Local factors are important to peripheral crises but they matter in conjunction with global dynamics. A given set of regulatory arrangements in emerging markets might be sufficient to safeguard a national financial system when investment is focused primarily upon the U.S. market, but inadequate when capital floods the periphery during periods of American retrenchment. On the other hand, cross-national differences in regulatory arrangements and macroeconomic policy may influence which emerging markets attract investment surges and which do not when the U.S. retrenches. Investors may favor markets where regulation is most forgiving and macroeconomic policy most accommodating.
This suggests that systemic forces—the network structure of the global financial system, the centrality of the U.S. in this system, changes in U.S. macroeconomic policy and capital market reactions to these changes—are too important to remain in the background of discussion. This structure merits much greater attention than it currently receives because if global forces drive local instability, then domestic policy reforms are unlikely to stabilize global financial markets in ways that would protect the periphery. Any such measures must be accompanied by changes at the global level.
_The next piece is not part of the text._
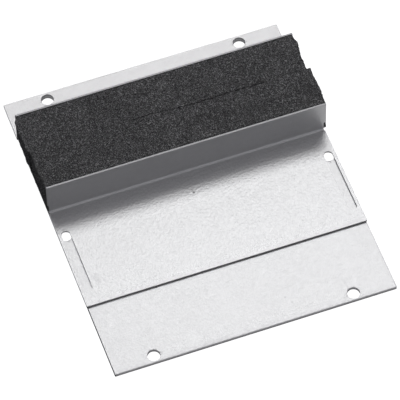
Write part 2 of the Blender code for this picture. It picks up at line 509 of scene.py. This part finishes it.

As the Bank of England’s Executive Director of Financial Stability Andrew Haldane has argued, international policy coordination could minimize the global consequence of sudden changes in American policy.  A global macro-prudential regulatory regime could support coordination designed to limit the emergence of highly correlated exposures among financial institutions in the center to a small number of economies on the periphery. Though such steps are not panaceas, they may do more to stabilize global markets moving forward than even far-reaching policy reform in the Fragile Five.